A job comes in, one of them reads it, recalls similar jobs, remembers what parts cost and which vendors they used, and builds an estimate. It works, and it is the bottleneck. The goal: take both halves, files and judgment, and give them to the whole team.
The system underneath
The estimator is the visible part. It sits on the piece I care about most: a memory system that understands the firm’s work.
The naive approach is to chunk all 480 gigabytes, embed everything, and search the pile. Here it fails. Most of those files are published codes, vendor catalogs, scanned drawings, CAD binaries. Embed a million pages of reference material and you bury the few thousand that carry the firm’s own thinking.
So I inverted it. Instead of embedding the raw corpus, I built a knowledge layer first. The system reads the source once and rewrites it as dense, structured pages: one per client and job, one per procedure, one per recurring concept. Each page distills what the material says, every claim traced to its source. Search then runs over the distilled pages, not the raw mass. It is how a person works: read hard once, write good notes, reason over the notes.
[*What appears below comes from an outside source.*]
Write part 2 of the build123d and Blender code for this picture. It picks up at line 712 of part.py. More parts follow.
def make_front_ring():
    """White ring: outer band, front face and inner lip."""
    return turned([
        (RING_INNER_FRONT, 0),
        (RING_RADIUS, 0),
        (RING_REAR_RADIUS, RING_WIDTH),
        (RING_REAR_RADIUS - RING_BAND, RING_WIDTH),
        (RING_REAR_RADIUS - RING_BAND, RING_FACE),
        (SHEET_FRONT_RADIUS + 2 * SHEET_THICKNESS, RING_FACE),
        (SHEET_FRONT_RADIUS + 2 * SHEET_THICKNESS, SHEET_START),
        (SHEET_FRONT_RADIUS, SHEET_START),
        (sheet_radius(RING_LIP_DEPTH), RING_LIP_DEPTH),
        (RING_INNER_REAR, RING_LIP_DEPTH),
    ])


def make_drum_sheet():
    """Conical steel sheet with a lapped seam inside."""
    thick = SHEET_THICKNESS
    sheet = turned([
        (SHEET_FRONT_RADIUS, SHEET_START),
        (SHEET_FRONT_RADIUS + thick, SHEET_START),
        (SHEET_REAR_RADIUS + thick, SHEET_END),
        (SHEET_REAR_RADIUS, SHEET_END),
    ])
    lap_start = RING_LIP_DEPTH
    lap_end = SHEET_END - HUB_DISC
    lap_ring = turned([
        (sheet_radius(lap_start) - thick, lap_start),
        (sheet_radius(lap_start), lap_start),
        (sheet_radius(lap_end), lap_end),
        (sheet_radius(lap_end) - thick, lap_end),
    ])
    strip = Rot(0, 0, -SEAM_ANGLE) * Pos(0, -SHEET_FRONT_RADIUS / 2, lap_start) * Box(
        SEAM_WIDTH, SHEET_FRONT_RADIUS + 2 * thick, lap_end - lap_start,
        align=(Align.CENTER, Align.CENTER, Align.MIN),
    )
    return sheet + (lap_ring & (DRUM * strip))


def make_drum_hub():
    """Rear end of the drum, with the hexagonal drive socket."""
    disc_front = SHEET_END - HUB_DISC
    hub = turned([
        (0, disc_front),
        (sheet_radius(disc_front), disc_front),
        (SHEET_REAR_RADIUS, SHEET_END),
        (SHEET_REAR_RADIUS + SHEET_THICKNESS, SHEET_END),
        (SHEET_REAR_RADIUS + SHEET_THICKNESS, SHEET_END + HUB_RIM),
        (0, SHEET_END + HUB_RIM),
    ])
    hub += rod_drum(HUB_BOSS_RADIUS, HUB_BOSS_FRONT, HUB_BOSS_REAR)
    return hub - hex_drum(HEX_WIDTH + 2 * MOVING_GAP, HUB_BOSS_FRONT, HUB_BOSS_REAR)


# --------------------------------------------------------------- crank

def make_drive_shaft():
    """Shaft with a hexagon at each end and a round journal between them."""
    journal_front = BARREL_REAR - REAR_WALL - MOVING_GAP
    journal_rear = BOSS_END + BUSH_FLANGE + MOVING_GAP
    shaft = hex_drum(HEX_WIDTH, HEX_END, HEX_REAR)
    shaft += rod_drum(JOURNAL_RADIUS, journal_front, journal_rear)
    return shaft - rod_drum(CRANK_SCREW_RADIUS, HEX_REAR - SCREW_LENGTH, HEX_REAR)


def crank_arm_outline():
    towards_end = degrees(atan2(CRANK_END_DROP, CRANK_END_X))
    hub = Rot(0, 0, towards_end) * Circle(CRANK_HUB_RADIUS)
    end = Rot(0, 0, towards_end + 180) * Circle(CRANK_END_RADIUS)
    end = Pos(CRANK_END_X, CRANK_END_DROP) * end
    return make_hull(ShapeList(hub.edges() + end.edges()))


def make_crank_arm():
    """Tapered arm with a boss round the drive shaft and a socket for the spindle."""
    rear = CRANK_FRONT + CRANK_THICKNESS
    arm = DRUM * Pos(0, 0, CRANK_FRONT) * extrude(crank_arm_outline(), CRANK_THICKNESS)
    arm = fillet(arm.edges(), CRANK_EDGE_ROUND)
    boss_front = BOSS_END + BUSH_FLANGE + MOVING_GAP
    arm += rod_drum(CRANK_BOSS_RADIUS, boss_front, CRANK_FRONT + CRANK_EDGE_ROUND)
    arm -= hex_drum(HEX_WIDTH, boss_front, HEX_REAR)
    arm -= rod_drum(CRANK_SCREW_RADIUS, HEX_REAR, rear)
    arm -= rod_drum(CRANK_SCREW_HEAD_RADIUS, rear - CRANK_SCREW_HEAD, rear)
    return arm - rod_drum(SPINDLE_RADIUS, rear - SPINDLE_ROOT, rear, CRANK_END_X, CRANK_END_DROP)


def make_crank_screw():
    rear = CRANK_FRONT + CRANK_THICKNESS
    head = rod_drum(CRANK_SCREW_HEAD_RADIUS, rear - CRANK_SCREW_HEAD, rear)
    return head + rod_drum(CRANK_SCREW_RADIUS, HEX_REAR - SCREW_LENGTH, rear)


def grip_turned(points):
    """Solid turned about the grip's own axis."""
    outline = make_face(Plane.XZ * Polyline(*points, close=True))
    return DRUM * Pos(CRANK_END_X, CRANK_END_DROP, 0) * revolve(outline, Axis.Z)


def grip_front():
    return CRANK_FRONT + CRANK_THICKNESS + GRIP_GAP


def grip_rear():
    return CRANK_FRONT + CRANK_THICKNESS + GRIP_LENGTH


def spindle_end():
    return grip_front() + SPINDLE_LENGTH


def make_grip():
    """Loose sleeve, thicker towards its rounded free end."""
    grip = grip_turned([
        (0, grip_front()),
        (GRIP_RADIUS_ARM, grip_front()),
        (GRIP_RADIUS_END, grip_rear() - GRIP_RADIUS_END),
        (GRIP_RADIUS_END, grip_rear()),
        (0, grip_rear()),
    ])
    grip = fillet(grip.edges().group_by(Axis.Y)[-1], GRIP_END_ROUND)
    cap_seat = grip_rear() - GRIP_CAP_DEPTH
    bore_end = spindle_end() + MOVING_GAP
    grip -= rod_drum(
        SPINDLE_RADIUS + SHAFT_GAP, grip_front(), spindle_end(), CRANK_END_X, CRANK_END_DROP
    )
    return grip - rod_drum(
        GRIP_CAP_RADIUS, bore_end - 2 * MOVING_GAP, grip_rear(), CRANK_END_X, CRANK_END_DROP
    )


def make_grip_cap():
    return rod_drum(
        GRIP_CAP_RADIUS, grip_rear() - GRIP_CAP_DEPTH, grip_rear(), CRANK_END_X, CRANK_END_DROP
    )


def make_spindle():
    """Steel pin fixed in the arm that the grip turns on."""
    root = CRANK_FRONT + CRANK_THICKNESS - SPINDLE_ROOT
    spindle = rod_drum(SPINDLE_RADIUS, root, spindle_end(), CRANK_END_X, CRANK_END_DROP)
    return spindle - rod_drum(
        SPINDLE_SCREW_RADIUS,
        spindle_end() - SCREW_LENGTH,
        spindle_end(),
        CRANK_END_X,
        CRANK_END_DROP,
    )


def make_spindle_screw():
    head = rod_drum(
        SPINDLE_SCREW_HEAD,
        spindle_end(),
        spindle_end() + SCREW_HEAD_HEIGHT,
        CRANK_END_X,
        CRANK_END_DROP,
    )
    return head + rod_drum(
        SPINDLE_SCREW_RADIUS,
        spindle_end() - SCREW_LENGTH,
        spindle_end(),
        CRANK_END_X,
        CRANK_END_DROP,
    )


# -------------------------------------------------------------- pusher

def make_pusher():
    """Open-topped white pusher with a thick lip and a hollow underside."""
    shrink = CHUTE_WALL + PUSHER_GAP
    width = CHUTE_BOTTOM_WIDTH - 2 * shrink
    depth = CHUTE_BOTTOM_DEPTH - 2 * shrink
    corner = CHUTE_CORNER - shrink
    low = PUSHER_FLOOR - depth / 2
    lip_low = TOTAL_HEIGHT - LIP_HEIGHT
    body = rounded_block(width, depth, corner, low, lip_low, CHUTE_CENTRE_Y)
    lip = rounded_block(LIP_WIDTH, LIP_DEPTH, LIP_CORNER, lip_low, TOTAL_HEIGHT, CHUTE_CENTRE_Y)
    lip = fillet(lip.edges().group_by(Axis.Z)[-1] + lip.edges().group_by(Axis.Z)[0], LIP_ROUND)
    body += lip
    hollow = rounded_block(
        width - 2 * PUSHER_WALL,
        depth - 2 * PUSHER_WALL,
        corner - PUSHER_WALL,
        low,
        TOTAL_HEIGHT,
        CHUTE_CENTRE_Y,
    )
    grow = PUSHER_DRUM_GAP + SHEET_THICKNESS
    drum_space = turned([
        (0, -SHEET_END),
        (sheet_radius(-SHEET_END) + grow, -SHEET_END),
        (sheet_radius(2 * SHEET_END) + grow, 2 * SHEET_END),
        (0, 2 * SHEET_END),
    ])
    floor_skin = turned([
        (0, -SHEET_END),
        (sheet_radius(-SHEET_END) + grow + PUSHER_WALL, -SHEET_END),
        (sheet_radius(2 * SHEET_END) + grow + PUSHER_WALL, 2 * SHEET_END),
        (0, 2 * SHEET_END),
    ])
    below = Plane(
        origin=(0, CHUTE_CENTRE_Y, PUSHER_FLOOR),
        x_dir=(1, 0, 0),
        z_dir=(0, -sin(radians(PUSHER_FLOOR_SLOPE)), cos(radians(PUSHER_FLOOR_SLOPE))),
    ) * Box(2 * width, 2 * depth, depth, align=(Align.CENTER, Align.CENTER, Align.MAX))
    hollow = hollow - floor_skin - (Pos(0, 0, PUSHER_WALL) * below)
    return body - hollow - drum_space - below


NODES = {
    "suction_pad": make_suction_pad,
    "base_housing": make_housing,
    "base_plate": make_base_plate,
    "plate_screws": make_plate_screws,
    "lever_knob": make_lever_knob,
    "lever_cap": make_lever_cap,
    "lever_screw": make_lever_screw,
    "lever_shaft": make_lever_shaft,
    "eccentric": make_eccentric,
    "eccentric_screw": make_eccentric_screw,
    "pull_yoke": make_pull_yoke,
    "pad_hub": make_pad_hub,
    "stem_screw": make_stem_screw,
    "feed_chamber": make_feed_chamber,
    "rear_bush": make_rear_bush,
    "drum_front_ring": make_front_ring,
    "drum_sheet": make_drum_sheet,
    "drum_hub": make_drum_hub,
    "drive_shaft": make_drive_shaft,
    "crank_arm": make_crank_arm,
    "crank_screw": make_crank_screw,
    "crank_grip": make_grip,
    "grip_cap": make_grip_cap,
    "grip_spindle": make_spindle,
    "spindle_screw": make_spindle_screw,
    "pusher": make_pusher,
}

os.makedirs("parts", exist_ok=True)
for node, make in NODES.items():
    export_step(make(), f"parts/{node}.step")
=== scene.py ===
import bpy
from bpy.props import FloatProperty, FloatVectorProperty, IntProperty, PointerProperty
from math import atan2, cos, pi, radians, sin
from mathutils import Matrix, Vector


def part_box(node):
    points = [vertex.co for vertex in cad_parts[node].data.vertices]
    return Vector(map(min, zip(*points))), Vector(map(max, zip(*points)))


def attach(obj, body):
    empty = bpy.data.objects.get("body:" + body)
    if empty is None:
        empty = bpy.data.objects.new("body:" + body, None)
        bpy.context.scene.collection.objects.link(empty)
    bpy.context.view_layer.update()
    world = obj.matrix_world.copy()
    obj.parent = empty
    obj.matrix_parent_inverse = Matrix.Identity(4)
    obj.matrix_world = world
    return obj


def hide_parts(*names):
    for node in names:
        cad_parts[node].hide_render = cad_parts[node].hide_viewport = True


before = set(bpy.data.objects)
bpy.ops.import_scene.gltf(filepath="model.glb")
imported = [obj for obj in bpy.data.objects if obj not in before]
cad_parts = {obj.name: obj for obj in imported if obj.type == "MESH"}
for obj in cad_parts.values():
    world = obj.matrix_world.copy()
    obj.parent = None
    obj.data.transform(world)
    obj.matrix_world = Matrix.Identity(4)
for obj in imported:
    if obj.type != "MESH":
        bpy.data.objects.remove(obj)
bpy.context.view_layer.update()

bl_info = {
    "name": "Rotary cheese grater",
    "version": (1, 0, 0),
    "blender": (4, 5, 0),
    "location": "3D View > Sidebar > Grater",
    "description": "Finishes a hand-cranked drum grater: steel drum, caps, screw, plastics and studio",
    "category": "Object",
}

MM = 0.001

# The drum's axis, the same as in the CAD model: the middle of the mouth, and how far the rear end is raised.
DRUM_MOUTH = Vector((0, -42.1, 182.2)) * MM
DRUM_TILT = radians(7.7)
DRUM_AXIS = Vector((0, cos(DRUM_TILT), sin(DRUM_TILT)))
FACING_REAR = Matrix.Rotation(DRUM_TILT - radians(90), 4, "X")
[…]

Three decisions made it work:
- Cheap model reads, capable model judges. Distilling one document to its cited facts is grunt work, so a small, cheap model does it hundreds of times in parallel. The capable model handles what matters and how pages connect. Using it for extraction would cost twenty to fifty times more for nothing.
- Numbers are copied, never generated. A model that paraphrases a price can turn $1.2 million into $120,000, and one bad figure poisons everything downstream. Extraction is verbatim or nothing; ambiguous, it cites the source and stays silent.
- Hybrid retrieval, plus the firm’s own words. Vector embeddings and keyword matching over the structured pages, with a glossary that expands queries first, so “GTG maintenance” also reaches “gas turbine generator.” Acronyms and house shorthand are how engineers ask, and what plain embeddings miss.
On a real evaluation set from the firm’s own questions, it returns the right source over ninety percent of the time, without the heavier machinery, rerankers and query decomposition, these systems usually need. The accuracy comes from organizing the knowledge well, not stacking models on a weak index. That retrieval layer is the real product. Everything else is something you ask it.
The estimation engine
The first thing I asked it to build was estimates. An engineer describes a job in plain language: six-burner reheat furnace, gas train upgrade, natural gas. The engine works in two passes.
The first settles structure. It classifies the job by type, industry, and fuel, finds the most similar completed jobs, and reads how they were scoped. From that it assembles the line-item skeleton, cross-checking several matched jobs, so when four had a section this draft is missing, it flags the gap. That alone catches the mistake a tired estimator makes on a Friday.
The second settles price. Underneath sits a living cost tree from the firm’s own estimates and vendor sheets: roughly a thousand parts, each price dated and traceable to its job. New quotes feed it without overwriting history, so it sharpens every time. Each line is priced into the firm’s existing template, and the math is run.
Every number carries a confidence level. From a current vendor sheet, marked solid. Interpolated from an older estimate, marked as such. Anything that depends on engineering judgment, labour, custom fabrication, scope that varies, it does not guess: it shows the historical range and leaves the line for the engineer.
This decides whether the tool survives real users. The failure mode is not a bad quote going out; these engineers catch errors. It is trust. Give an engineer one wrong number and they stop trusting all of it, then re-check every line by hand, the exact work the tool was meant to remove. Catalog work gets automated. Judgment stays with the person qualified to make it.
Where it goes
Estimating is the proof, not the product. Because the memory is solid, an estimate is just one thing you can ask for. The same foundation answers how an interlock was handled on a 2014 job, or which vendor has been reliable for a part, grounded in the firm’s history.
The harder frontier is the drawings. Fifty years of engineering lives in CAD files and marked-up documents, the densest part of what the firm knows, geometry and annotations, not text. Bringing the same treatment there is where this is headed. The Cursor comparison carried all the way: not an assistant for one task, but a companion across the whole craft.
What it cost
A few thousand dollars to build, a small subscription to run. No new hardware, no cloud bill that scales with usage. It runs on one office PC the firm already had, on their premises, data staying in the building. The budget forced discipline: the cheap option where it sufficed, the expensive one only where it earned its place.
This is the version of AI a small or mid-sized company can actually commit to. It fits the budget, runs on existing hardware, and makes the team better at their work instead of anxious about it. It was never meant to replace anyone, but to let a small expert team do more of what they do well.
Most attention in AI goes to systems that are larger, more expensive, a step ahead on a benchmark. This is the other kind: a fifty-year-old firm given a tool that fits how they operate and makes the job easier. Not state of the art, not flashy. It works, for a real client, in the real world. That is the kind of system worth building.